-------- INFORMATION SUPPLIED

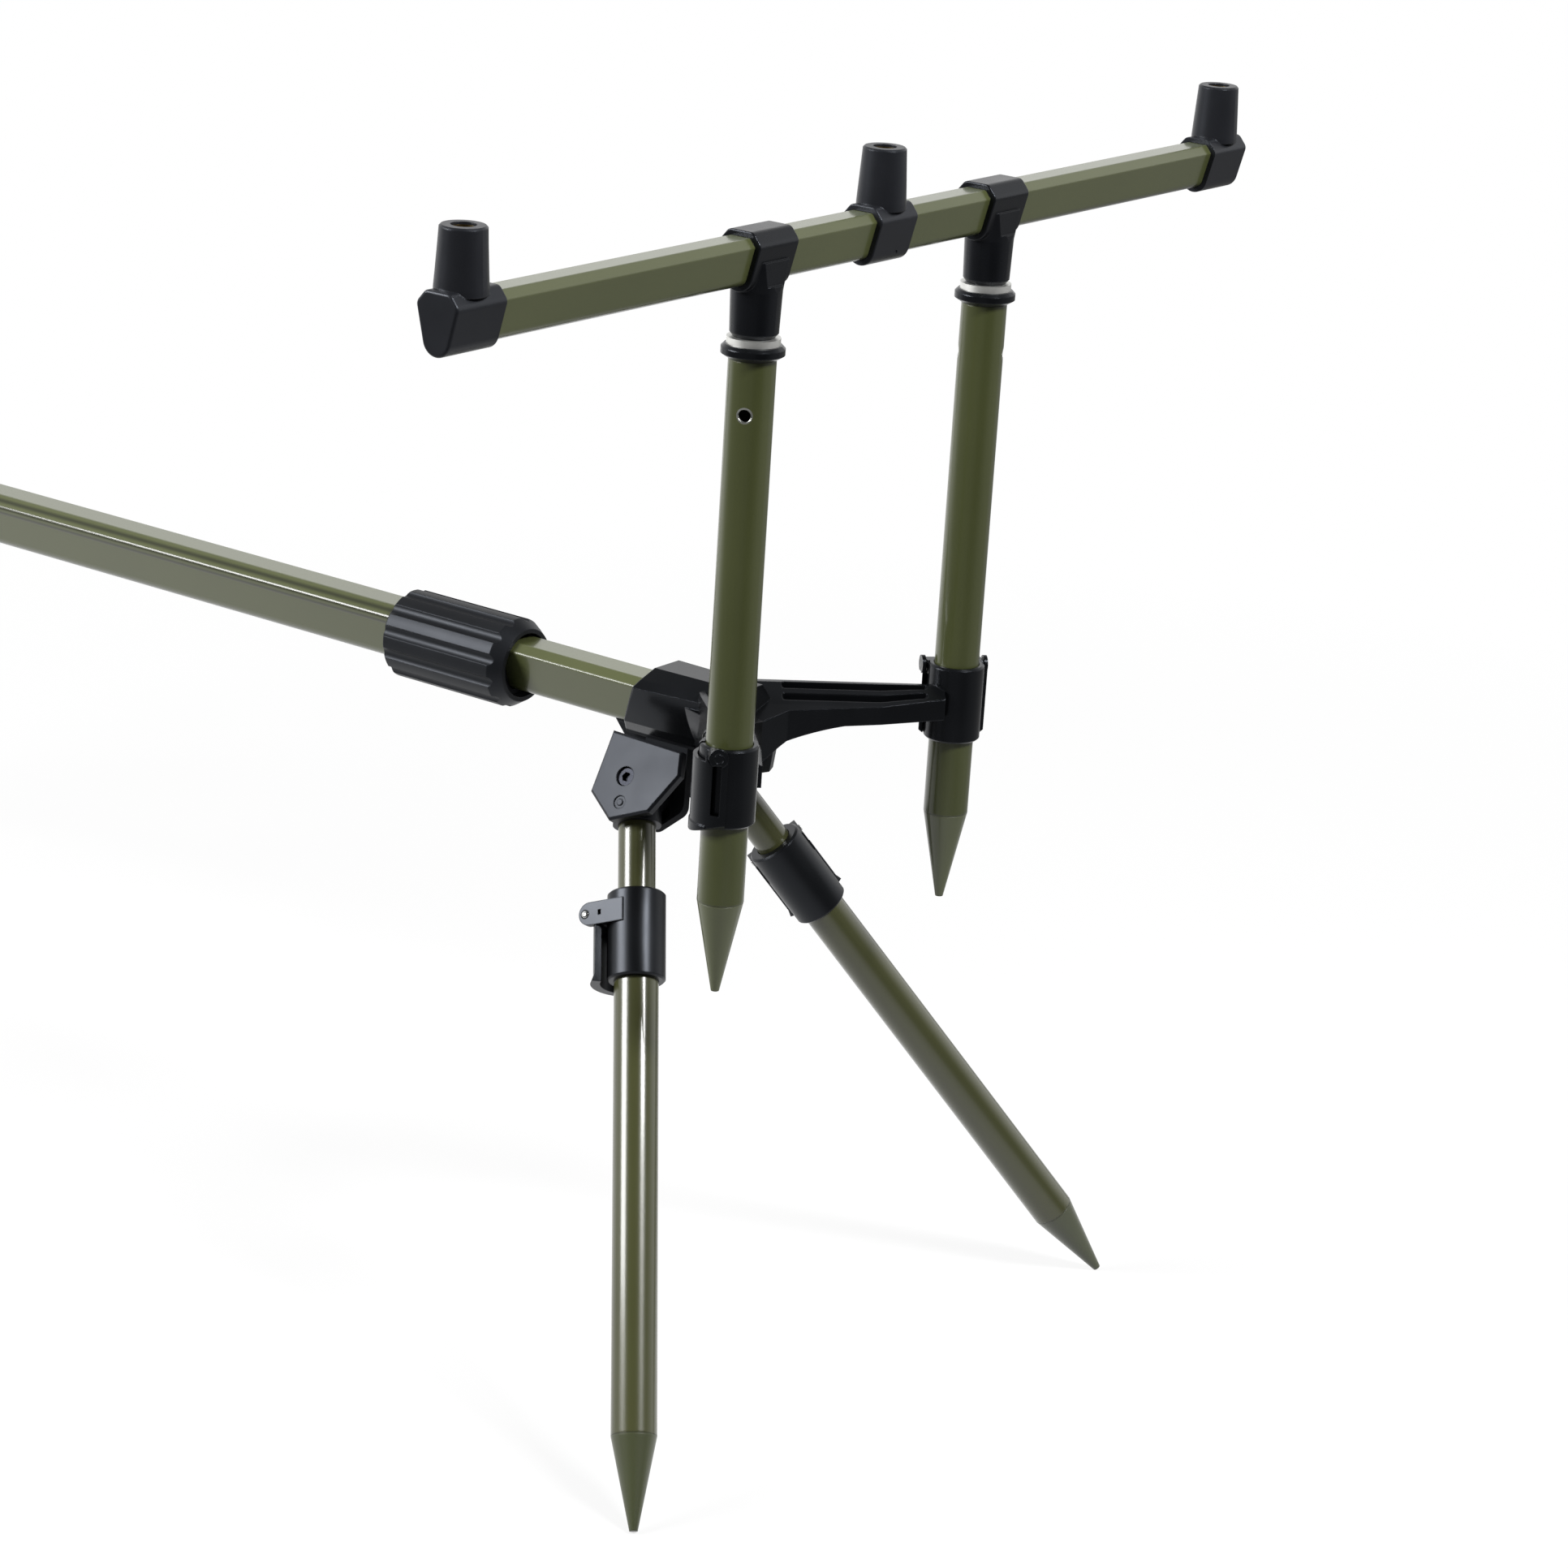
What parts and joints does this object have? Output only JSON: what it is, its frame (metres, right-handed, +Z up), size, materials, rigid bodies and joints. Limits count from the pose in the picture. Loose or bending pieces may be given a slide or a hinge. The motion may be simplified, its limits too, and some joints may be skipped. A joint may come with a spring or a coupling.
{
  "type": "fishing rod pod",
  "caption": "Low stand for fishing rods: a telescopic bar on splayed folding legs, with a cross bar on twin height-adjustable posts at each end that takes threaded rod rests.",
  "frame": {"origin": "on the ground plane, below the middle of the main bar", "axes": "+X along the main bar towards the front end, +Y across it to the left, +Z up"},
  "size_m": [0.9876, 0.536, 0.5294],
  "materials": {
    "painted_tube": "satin olive green paint on aluminium tube",
    "painted_spike": "satin olive green paint on aluminium point",
    "black_plastic": "satin black glass-filled nylon",
    "dark_steel": "black oxide steel",
    "bright_steel": "bright turned steel",
    "brass_insert": "machined brass"
  },
  "bodies": {
    "outer_bar": {"main_outer_tube": "painted_tube", "front_collet": "black_plastic", "rear_collet": "black_plastic"},
    "front_carriage": {"front_inner_tube": "painted_tube", "front_yoke": "black_plastic", "front_pivot_bolts": "dark_steel"},
    "front_twist_collar": {"front_collar": "black_plastic"},
    "front_goalpost": {"front_right_upright_tube": "painted_tube", "front_left_upright_tube": "painted_tube", "front_upright_spikes": "painted_spike", "front_upright_flanges": "black_plastic", "front_coupling_studs": "bright_steel", "front_buzz_bar_tube": "painted_tube", "front_tee_fittings": "black_plastic", "front_centre_post": "black_plastic", "front_end_caps": "black_plastic", "front_threaded_inserts": "brass_insert"},
    "front_right_sleeve_lever": {"front_right_sleeve_lever": "black_plastic"},
    "front_right_leg": {"front_right_leg_knuckle": "black_plastic", "front_right_leg_upper_tube": "painted_tube"},
    "front_right_lower_leg": {"front_right_leg_lower_tube": "painted_tube", "front_right_leg_clamp": "black_plastic", "front_right_leg_spike": "painted_spike"},
    "front_right_leg_lever": {"front_right_leg_lever": "black_plastic"},
    "front_left_sleeve_lever": {"front_left_sleeve_lever": "black_plastic"},
    "front_left_leg": {"front_left_leg_knuckle": "black_plastic", "front_left_leg_upper_tube": "painted_tube"},
    "front_left_lower_leg": {"front_left_leg_lower_tube": "painted_tube", "front_left_leg_clamp": "black_plastic", "front_left_leg_spike": "painted_spike"},
    "front_left_leg_lever": {"front_left_leg_lever": "black_plastic"},
    "rear_carriage": {"rear_inner_tube": "painted_tube", "rear_yoke": "black_plastic", "rear_pivot_bolts": "dark_steel"},
    "rear_twist_collar": {"rear_collar": "black_plastic"},
    "rear_goalpost": {"rear_right_upright_tube": "painted_tube", "rear_left_upright_tube": "painted_tube", "rear_upright_spikes": "painted_spike", "rear_upright_flanges": "black_plastic", "rear_coupling_studs": "bright_steel", "rear_buzz_bar_tube": "painted_tube", "rear_tee_fittings": "black_plastic", "rear_centre_post": "black_plastic", "rear_end_caps": "black_plastic", "rear_threaded_inserts": "brass_insert"},
    "rear_right_sleeve_lever": {"rear_right_sleeve_lever": "black_plastic"},
    "rear_right_leg": {"rear_right_leg_knuckle": "black_plastic", "rear_right_leg_upper_tube": "painted_tube"},
    "rear_right_lower_leg": {"rear_right_leg_lower_tube": "painted_tube", "rear_right_leg_clamp": "black_plastic", "rear_right_leg_spike": "painted_spike"},
    "rear_right_leg_lever": {"rear_right_leg_lever": "black_plastic"},
    "rear_left_sleeve_lever": {"rear_left_sleeve_lever": "black_plastic"},
    "rear_left_leg": {"rear_left_leg_knuckle": "black_plastic", "rear_left_leg_upper_tube": "painted_tube"},
    "rear_left_lower_leg": {"rear_left_leg_lower_tube": "painted_tube", "rear_left_leg_clamp": "black_plastic", "rear_left_leg_spike": "painted_spike"},
    "rear_left_leg_lever": {"rear_left_leg_lever": "black_plastic"}
  },
  "joints": [
    {"name": "front_bar_slide", "type": "slide", "parent": "outer_bar", "child": "front_carriage", "axis": [1, 0, 0], "range_m": [-0.05, 0.14]},
    {"name": "front_collar_twist", "type": "hinge", "parent": "outer_bar", "child": "front_twist_collar", "pos_m": [0.247, 0, 0.2763], "axis": [1, 0, 0], "range_deg": [-90, 0]},
    {"name": "front_goalpost_height", "type": "slide", "parent": "front_carriage", "child": "front_goalpost", "axis": [0, 0, 1], "range_m": [-0.145, 0.03]},
    {"name": "front_right_sleeve_lever_hinge", "type": "hinge", "parent": "front_carriage", "child": "front_right_sleeve_lever", "pos_m": [0.44598, -0.08375, 0.2976], "axis": [-0.682, 0.7314, 0], "range_deg": [0, 55]},
    {"name": "front_right_leg_fold", "type": "hinge", "parent": "front_carriage", "child": "front_right_leg", "pos_m": [0.3665, -0.0253, 0.2481], "axis": [0, -0.8616, 0.5075], "range_deg": [-100, 0]},
    {"name": "front_right_lower_leg_slide", "type": "slide", "parent": "front_right_leg", "child": "front_right_lower_leg", "axis": [0.4099, -0.4629, -0.7859], "range_m": [0, 0.13]},
    {"name": "front_right_leg_lever_hinge", "type": "hinge", "parent": "front_right_lower_leg", "child": "front_right_leg_lever", "pos_m": [0.37144, -0.05584, 0.19626], "axis": [0, 0.8616, -0.5075], "range_deg": [0, 100]},
    {"name": "front_left_sleeve_lever_hinge", "type": "hinge", "parent": "front_carriage", "child": "front_left_sleeve_lever", "pos_m": [0.44598, 0.08375, 0.2976], "axis": [0.682, 0.7314, 0], "range_deg": [0, 55]},
    {"name": "front_left_leg_fold", "type": "hinge", "parent": "front_carriage", "child": "front_left_leg", "pos_m": [0.3665, 0.0253, 0.2481], "axis": [0, -0.8616, -0.5075], "range_deg": [-100, 0]},
    {"name": "front_left_lower_leg_slide", "type": "slide", "parent": "front_left_leg", "child": "front_left_lower_leg", "axis": [0.4099, 0.4629, -0.7859], "range_m": [0, 0.13]},
    {"name": "front_left_leg_lever_hinge", "type": "hinge", "parent": "front_left_lower_leg", "child": "front_left_leg_lever", "pos_m": [0.37398, 0.06337, 0.20203], "axis": [0.4968, 0.6093, 0.618], "range_deg": [0, 100]},
    {"name": "rear_bar_slide", "type": "slide", "parent": "outer_bar", "child": "rear_carriage", "axis": [-1, 0, 0], "range_m": [-0.05, 0.14]},
    {"name": "rear_collar_twist", "type": "hinge", "parent": "outer_bar", "child": "rear_twist_collar", "pos_m": [-0.247, 0, 0.2763], "axis": [-1, 0, 0], "range_deg": [-90, 0]},
    {"name": "rear_goalpost_height", "type": "slide", "parent": "rear_carriage", "child": "rear_goalpost", "axis": [0, 0, 1], "range_m": [-0.145, 0.03]},
    {"name": "rear_right_sleeve_lever_hinge", "type": "hinge", "parent": "rear_carriage", "child": "rear_right_sleeve_lever", "pos_m": [-0.44598, 0.08375, 0.2976], "axis": [0.682, -0.7314, 0], "range_deg": [0, 55]},
    {"name": "rear_right_leg_fold", "type": "hinge", "parent": "rear_carriage", "child": "rear_right_leg", "pos_m": [-0.3665, 0.0253, 0.2481], "axis": [0, 0.8616, 0.5075], "range_deg": [-100, 0]},
    {"name": "rear_right_lower_leg_slide", "type": "slide", "parent": "rear_right_leg", "child": "rear_right_lower_leg", "axis": [-0.4099, 0.4629, -0.7859], "range_m": [0, 0.13]},
    {"name": "rear_right_leg_lever_hinge", "type": "hinge", "parent": "rear_right_lower_leg", "child": "rear_right_leg_lever", "pos_m": [-0.37144, 0.05584, 0.19626], "axis": [0, -0.8616, -0.5075], "range_deg": [0, 100]},
    {"name": "rear_left_sleeve_lever_hinge", "type": "hinge", "parent": "rear_carriage", "child": "rear_left_sleeve_lever", "pos_m": [-0.44598, -0.08375, 0.2976], "axis": [-0.682, -0.7314, 0], "range_deg": [0, 55]},
    {"name": "rear_left_leg_fold", "type": "hinge", "parent": "rear_carriage", "child": "rear_left_leg", "pos_m": [-0.3665, -0.0253, 0.2481], "axis": [0, 0.8616, -0.5075], "range_deg": [-100, 0]},
    {"name": "rear_left_lower_leg_slide", "type": "slide", "parent": "rear_left_leg", "child": "rear_left_lower_leg", "axis": [-0.4099, -0.4629, -0.7859], "range_m": [0, 0.13]},
    {"name": "rear_left_leg_lever_hinge", "type": "hinge", "parent": "rear_left_lower_leg", "child": "rear_left_leg_lever", "pos_m": [-0.37398, -0.06337, 0.20203], "axis": [-0.4968, -0.6093, 0.618], "range_deg": [0, 100]}
  ]
}
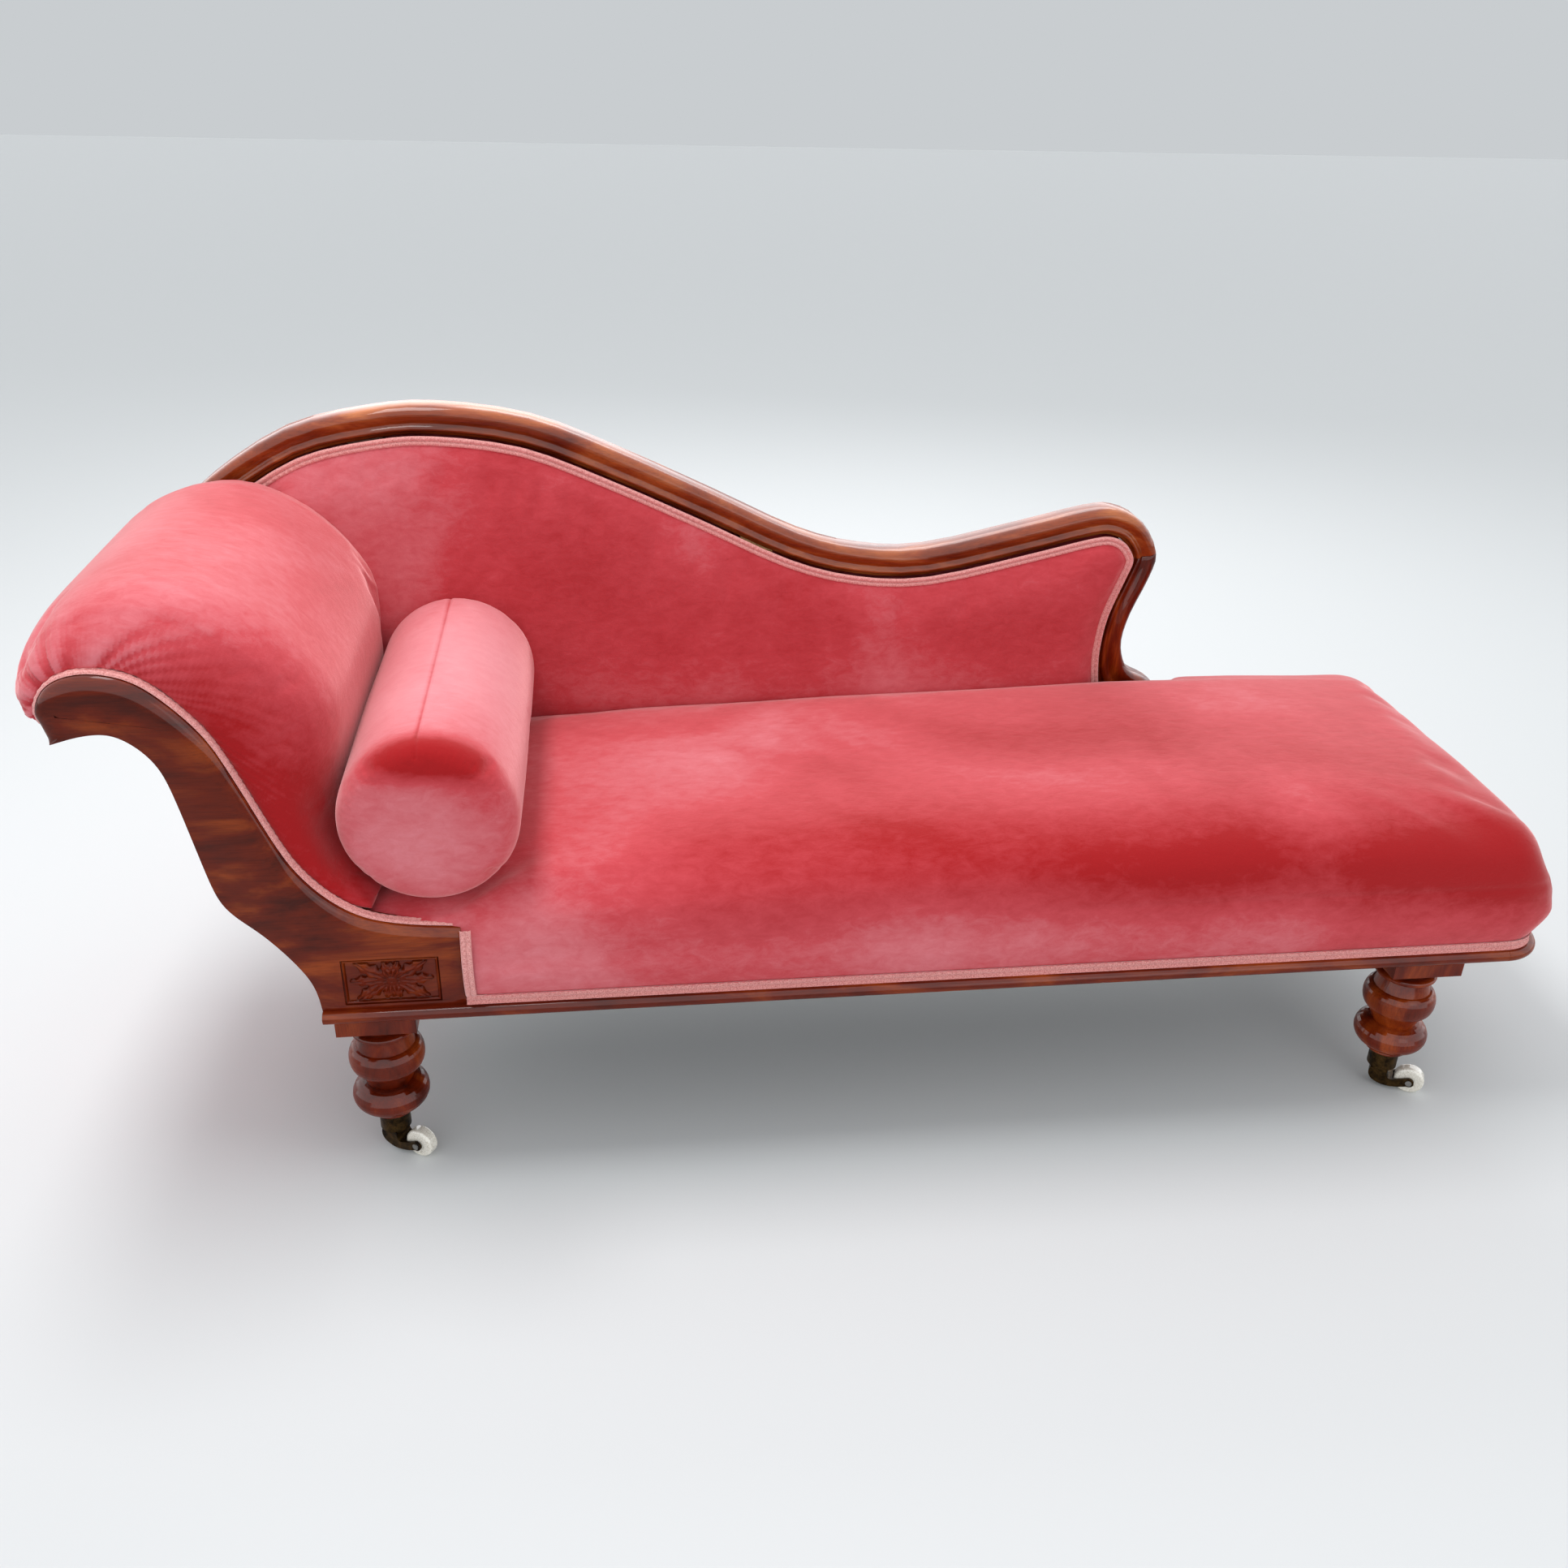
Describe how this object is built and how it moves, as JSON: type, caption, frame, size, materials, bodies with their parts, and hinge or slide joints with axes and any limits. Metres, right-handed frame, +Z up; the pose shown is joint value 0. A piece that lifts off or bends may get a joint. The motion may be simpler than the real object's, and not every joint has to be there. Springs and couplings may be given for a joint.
{
  "type": "fainting couch",
  "caption": "Single-ended upholstered couch with a scrolled head, half-length carved back, loose bolster and turned legs on swivelling castors.",
  "frame": {"origin": "on the floor under the middle of the couch", "axes": "+X along the seat from the scrolled head to the foot, +Y from the open front to the back, +Z up"},
  "size_m": [1.8015, 0.5788, 0.8116],
  "materials": {
    "mahogany": "French polished",
    "beech": "bare sawn",
    "velvet": "short pile",
    "gimp": "woven braid",
    "brass": "aged",
    "ceramic": "white glaze",
    "steel": "turned",
    "spring_wire": "drawn wire",
    "jute": "woven web",
    "hessian": "coarse weave",
    "dust_cloth": "plain weave"
  },
  "bodies": {
    "couch": {"front_rail": "beech", "rear_rail": "beech", "head_rail": "beech", "foot_rail": "beech", "cross_rail": "beech", "corner_blocks": "beech", "frame_dowels": "beech", "seat_moulding_front": "mahogany", "seat_moulding_foot": "mahogany", "leg_front_head": "mahogany", "leg_front_foot": "mahogany", "leg_rear_head": "mahogany", "leg_rear_foot": "mahogany", "castor_cup_front_head": "brass", "castor_cup_front_foot": "brass", "castor_cup_rear_head": "brass", "castor_cup_rear_foot": "brass", "seat_webbing": "jute", "seat_springs": "spring_wire", "seat_hessian": "hessian", "seat_pad": "velvet", "base_cloth": "dust_cloth", "gimp_seat": "gimp", "front_scroll": "mahogany", "back_scroll": "beech", "carved_tablet": "mahogany", "head_top_rail": "beech", "head_lower_rail": "beech", "head_webbing": "jute", "head_pad": "velvet", "head_outer_cloth": "velvet", "gimp_head": "gimp", "back_top_rail": "mahogany", "back_end_post": "mahogany", "back_head_post": "beech", "back_muntin": "beech", "back_bottom_rail": "beech", "back_webbing": "jute", "back_pad": "velvet", "back_outer_cloth": "velvet", "gimp_back": "gimp"},
    "castor_front_head": {"castor_horn_front_head": "brass", "castor_axle_front_head": "steel"},
    "wheel_front_head": {"castor_wheel_front_head": "ceramic"},
    "castor_front_foot": {"castor_horn_front_foot": "brass", "castor_axle_front_foot": "steel"},
    "wheel_front_foot": {"castor_wheel_front_foot": "ceramic"},
    "castor_rear_head": {"castor_horn_rear_head": "brass", "castor_axle_rear_head": "steel"},
    "wheel_rear_head": {"castor_wheel_rear_head": "ceramic"},
    "castor_rear_foot": {"castor_horn_rear_foot": "brass", "castor_axle_rear_foot": "steel"},
    "wheel_rear_foot": {"castor_wheel_rear_foot": "ceramic"},
    "bolster": {"bolster": "velvet"}
  },
  "joints": [
    {"name": "swivel_front_head", "type": "hinge", "parent": "couch", "child": "castor_front_head", "pos_m": [-0.56659, -0.226, 0.0297], "axis": [0, 0, 1], "continuous": true},
    {"name": "roll_front_head", "type": "hinge", "parent": "castor_front_head", "child": "wheel_front_head", "pos_m": [-0.53437, -0.24614, 0.019], "axis": [0.5299, 0.848, 0], "continuous": true},
    {"name": "swivel_front_foot", "type": "hinge", "parent": "couch", "child": "castor_front_foot", "pos_m": [0.733, -0.226, 0.0297], "axis": [0, 0, 1], "continuous": true},
    {"name": "roll_front_foot", "type": "hinge", "parent": "castor_front_foot", "child": "wheel_front_foot", "pos_m": [0.76523, -0.24614, 0.019], "axis": [0.5299, 0.848, 0], "continuous": true},
    {"name": "swivel_rear_head", "type": "hinge", "parent": "couch", "child": "castor_rear_head", "pos_m": [-0.56659, 0.242, 0.0297], "axis": [0, 0, 1], "continuous": true},
    {"name": "roll_rear_head", "type": "hinge", "parent": "castor_rear_head", "child": "wheel_rear_head", "pos_m": [-0.53437, 0.22186, 0.019], "axis": [0.5299, 0.848, 0], "continuous": true},
    {"name": "swivel_rear_foot", "type": "hinge", "parent": "couch", "child": "castor_rear_foot", "pos_m": [0.733, 0.242, 0.0297], "axis": [0, 0, 1], "continuous": true},
    {"name": "roll_rear_foot", "type": "hinge", "parent": "castor_rear_foot", "child": "wheel_rear_foot", "pos_m": [0.76523, 0.22186, 0.019], "axis": [0.5299, 0.848, 0], "continuous": true},
    {"name": "bolster_lift", "type": "slide", "parent": "couch", "child": "bolster", "axis": [0, 0, 1], "range_m": [0, 0.35]}
  ]
}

----------------

**WHAT YOU ARE ASKED TO DO:**
Find the word "this" in the data and copy out each line where it turns up.

**OUTPUT OF THE EXERCISE:**
What parts and joints does this object have? Output only JSON: what it is, its frame (metres, right-handed, +Z up), size, materials, rigid bodies and joints. Limits count from the pose in the picture. Loose or bending pieces may be given a slide or a hinge. The motion may be simplified, its limits too, and some joints may be skipped. A joint may come with a spring or a coupling.
Describe how this object is built and how it moves, as JSON: type, caption, frame, size, materials, bodies with their parts, and hinge or slide joints with axes and any limits. Metres, right-handed frame, +Z up; the pose shown is joint value 0. A piece that lifts off or bends may get a joint. The motion may be simpler than the real object's, and not every joint has to be there. Springs and couplings may be given for a joint.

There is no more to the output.